▶ _What is expected_
Pick out every line that holds the string "scene" and copy it.
◆ ◆ ◆ ◆
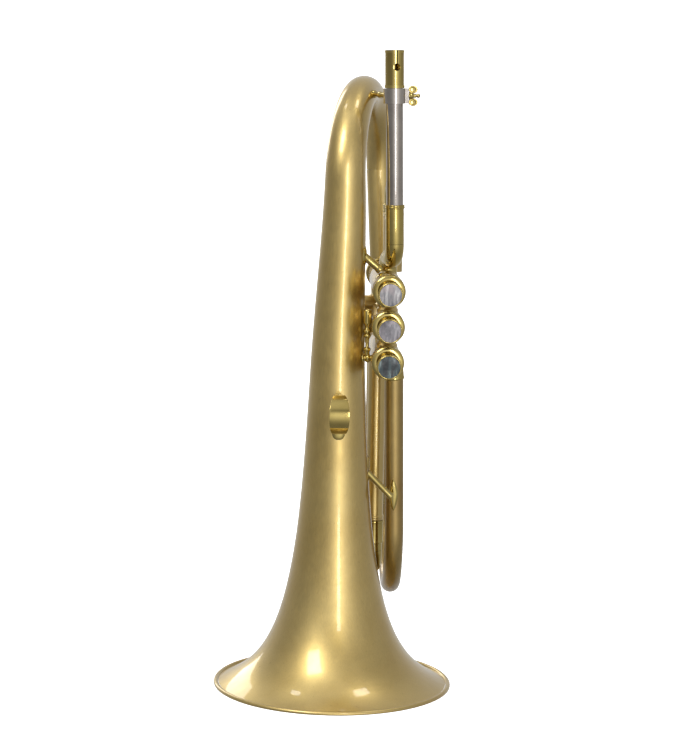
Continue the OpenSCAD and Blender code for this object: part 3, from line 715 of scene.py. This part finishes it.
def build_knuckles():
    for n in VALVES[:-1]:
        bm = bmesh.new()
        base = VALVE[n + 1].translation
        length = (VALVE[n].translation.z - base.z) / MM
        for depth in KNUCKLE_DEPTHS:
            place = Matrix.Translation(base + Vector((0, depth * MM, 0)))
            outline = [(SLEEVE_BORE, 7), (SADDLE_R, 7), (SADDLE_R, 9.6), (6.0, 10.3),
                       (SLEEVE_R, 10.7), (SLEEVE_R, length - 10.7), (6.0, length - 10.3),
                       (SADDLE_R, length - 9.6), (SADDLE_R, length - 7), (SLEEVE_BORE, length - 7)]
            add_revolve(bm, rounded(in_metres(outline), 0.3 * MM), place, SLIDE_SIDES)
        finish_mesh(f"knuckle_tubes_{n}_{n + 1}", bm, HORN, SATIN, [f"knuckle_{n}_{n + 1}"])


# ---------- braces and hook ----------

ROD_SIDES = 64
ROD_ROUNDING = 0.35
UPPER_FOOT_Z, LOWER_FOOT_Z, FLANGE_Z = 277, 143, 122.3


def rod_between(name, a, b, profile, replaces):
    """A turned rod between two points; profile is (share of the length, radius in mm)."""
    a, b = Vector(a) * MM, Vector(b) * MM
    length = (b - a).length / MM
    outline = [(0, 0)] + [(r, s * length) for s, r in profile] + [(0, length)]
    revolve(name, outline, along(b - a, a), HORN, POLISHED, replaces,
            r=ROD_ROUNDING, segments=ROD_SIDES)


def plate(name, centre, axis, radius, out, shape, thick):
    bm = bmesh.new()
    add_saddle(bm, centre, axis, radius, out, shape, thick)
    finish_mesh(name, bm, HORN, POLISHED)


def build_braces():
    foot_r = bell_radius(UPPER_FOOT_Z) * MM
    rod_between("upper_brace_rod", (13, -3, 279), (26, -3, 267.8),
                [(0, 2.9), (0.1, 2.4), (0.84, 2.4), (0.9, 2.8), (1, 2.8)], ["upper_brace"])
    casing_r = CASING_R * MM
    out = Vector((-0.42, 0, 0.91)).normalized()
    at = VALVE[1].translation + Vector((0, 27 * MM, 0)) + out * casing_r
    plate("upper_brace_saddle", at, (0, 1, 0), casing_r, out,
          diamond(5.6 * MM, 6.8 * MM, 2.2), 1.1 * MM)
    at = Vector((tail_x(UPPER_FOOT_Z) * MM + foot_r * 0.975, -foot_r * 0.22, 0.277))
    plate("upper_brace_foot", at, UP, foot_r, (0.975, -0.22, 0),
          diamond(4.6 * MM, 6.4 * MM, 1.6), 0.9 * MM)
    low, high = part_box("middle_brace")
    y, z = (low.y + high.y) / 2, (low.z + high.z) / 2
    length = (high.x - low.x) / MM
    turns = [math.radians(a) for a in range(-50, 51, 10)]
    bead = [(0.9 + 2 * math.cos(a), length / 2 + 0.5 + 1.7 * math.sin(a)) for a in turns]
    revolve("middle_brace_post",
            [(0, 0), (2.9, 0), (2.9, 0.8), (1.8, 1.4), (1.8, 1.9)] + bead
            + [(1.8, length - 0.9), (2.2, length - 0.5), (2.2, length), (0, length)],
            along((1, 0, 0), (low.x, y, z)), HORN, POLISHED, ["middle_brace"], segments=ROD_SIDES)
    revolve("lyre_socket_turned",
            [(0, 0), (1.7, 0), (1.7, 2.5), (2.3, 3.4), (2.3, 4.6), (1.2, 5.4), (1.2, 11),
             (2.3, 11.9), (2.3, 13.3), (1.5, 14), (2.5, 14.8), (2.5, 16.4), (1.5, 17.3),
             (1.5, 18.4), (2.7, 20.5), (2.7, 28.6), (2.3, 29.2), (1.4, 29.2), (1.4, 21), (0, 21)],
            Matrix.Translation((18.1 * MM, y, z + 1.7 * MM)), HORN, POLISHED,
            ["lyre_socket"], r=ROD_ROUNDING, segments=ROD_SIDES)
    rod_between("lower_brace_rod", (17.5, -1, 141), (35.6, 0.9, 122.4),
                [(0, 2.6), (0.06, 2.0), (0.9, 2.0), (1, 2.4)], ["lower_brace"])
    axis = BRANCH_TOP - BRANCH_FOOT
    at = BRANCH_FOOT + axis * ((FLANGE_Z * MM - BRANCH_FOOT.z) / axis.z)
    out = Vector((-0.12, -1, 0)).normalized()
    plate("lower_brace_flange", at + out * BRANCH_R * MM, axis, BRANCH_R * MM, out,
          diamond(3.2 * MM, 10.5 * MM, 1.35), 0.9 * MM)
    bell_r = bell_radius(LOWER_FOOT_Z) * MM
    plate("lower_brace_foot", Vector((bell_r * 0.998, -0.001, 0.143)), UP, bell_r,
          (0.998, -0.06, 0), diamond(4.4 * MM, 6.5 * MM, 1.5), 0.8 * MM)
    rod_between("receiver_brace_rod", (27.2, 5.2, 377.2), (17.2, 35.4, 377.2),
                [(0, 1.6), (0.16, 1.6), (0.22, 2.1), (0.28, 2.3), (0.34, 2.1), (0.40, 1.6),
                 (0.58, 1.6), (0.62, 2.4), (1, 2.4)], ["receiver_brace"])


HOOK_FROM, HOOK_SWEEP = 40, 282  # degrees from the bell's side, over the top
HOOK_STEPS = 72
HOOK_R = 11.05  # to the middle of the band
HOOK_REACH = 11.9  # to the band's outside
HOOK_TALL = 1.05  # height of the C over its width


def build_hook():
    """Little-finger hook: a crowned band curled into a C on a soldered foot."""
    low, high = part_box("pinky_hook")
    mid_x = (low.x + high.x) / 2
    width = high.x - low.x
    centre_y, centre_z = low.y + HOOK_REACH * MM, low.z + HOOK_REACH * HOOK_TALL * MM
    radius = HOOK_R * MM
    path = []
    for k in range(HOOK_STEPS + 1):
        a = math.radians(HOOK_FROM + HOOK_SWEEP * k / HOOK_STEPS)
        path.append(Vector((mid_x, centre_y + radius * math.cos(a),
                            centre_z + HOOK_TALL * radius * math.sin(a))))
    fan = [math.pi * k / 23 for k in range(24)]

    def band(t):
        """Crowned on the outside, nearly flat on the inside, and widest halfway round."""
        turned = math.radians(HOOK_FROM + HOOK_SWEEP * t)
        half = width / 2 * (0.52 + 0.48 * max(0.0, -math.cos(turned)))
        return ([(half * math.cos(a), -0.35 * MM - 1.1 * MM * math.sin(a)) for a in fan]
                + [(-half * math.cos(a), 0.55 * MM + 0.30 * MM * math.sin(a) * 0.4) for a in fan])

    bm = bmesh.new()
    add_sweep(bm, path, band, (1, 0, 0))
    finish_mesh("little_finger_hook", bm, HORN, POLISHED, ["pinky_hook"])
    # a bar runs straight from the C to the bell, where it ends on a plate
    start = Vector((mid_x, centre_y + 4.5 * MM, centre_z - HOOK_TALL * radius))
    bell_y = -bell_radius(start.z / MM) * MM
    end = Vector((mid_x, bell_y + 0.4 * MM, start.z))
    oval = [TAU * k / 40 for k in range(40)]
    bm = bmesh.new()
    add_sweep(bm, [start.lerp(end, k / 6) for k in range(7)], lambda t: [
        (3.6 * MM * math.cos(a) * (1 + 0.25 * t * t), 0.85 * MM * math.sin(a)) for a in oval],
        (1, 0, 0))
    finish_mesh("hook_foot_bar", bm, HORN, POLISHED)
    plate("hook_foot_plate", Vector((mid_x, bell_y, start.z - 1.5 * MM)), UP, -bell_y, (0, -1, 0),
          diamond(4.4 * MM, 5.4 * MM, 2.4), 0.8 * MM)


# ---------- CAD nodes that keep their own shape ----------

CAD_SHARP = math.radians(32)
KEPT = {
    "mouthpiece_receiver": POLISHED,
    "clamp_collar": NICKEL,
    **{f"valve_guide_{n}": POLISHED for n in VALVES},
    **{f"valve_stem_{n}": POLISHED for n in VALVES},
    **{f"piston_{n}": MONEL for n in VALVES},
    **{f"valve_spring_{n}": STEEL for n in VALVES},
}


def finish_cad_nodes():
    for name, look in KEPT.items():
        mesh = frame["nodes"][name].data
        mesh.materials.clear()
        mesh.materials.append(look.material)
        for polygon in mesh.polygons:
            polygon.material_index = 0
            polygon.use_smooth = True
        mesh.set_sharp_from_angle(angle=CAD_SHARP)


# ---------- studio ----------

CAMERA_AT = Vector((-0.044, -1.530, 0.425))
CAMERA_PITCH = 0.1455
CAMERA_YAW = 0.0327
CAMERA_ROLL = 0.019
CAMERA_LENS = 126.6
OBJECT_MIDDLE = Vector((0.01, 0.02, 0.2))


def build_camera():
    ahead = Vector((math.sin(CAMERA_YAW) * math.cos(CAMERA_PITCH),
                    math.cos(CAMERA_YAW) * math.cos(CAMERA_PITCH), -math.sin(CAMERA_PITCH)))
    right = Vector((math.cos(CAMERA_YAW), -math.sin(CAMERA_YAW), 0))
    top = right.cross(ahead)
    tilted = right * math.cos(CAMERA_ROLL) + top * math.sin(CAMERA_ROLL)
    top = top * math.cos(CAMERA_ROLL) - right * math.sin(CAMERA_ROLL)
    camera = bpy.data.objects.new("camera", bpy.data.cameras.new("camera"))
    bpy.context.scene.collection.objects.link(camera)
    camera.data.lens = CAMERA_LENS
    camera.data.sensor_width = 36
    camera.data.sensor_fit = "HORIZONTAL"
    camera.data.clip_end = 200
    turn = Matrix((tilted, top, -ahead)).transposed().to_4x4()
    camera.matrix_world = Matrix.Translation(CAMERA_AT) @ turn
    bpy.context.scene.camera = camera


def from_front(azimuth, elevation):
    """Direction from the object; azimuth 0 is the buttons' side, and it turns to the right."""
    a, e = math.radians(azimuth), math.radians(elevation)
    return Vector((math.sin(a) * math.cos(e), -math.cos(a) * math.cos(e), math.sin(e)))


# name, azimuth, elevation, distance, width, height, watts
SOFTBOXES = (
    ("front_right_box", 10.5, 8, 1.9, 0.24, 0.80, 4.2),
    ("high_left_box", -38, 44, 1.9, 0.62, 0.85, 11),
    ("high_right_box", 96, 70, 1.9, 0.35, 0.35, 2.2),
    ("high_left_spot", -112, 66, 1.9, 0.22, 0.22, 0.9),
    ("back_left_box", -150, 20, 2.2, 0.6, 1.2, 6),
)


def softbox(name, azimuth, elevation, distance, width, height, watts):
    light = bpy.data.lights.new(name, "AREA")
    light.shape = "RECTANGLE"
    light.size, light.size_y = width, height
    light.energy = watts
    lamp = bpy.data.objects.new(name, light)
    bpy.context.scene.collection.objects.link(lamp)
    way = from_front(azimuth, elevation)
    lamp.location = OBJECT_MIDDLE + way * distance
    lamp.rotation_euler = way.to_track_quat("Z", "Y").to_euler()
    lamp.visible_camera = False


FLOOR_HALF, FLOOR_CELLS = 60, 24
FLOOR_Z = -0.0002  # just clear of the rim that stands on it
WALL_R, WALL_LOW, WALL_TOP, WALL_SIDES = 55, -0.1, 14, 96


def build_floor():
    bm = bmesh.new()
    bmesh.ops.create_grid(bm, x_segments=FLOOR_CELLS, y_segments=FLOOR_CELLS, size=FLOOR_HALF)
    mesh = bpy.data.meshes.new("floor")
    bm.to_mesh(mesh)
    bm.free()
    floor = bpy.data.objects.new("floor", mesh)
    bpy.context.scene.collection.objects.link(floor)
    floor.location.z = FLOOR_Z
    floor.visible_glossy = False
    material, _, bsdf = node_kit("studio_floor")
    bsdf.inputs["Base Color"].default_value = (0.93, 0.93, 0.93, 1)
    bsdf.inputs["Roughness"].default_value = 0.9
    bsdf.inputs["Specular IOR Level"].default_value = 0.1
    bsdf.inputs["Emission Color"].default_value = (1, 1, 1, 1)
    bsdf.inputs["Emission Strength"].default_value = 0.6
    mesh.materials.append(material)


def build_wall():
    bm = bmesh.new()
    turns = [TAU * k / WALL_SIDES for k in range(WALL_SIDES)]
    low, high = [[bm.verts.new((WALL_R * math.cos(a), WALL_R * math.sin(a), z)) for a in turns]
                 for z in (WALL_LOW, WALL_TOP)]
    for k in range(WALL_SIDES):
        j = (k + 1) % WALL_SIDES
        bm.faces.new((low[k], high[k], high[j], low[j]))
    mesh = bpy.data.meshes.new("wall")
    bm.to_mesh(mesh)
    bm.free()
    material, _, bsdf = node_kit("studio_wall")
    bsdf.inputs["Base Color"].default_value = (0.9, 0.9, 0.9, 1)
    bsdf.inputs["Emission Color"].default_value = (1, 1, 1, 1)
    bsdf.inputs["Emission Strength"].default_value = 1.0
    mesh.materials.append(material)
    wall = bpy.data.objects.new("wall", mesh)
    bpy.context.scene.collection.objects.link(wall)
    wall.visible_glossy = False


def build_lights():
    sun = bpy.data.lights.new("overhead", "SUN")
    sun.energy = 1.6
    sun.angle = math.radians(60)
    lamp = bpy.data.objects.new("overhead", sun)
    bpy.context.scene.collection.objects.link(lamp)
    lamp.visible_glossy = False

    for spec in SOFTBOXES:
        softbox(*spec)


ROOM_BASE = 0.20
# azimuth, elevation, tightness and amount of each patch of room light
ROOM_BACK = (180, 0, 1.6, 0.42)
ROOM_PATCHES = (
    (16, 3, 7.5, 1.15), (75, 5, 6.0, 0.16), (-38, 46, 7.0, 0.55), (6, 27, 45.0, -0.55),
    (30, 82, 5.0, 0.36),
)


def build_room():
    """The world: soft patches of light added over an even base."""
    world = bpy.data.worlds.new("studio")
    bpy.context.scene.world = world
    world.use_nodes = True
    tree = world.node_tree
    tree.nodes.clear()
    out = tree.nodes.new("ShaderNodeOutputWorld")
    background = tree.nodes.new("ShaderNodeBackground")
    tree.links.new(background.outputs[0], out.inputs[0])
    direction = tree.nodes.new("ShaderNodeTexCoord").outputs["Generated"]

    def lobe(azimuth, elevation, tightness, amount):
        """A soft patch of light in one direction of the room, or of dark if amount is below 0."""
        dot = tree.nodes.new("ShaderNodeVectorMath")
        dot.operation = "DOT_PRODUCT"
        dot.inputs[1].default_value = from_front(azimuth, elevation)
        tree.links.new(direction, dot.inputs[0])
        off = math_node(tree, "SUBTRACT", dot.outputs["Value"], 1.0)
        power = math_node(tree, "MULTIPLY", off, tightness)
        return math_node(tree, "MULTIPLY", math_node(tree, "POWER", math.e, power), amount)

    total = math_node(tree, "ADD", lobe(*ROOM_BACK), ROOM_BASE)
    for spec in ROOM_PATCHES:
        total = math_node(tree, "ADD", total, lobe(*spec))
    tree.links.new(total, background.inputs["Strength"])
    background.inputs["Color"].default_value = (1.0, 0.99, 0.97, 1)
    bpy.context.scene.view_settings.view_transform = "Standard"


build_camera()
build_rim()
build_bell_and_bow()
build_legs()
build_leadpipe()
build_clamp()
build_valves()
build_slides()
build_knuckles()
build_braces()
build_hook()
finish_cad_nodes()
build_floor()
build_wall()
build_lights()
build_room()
◆ ◆ ◆ ◆
▶ _Written solution_
Continue the OpenSCAD and Blender code for this object: part 3, from line 715 of scene.py. This part finishes it.
    bpy.context.scene.collection.objects.link(camera)
    bpy.context.scene.camera = camera
    bpy.context.scene.collection.objects.link(lamp)
    bpy.context.scene.collection.objects.link(floor)
    bpy.context.scene.collection.objects.link(wall)
    bpy.context.scene.collection.objects.link(lamp)
    bpy.context.scene.world = world
    bpy.context.scene.view_settings.view_transform = "Standard"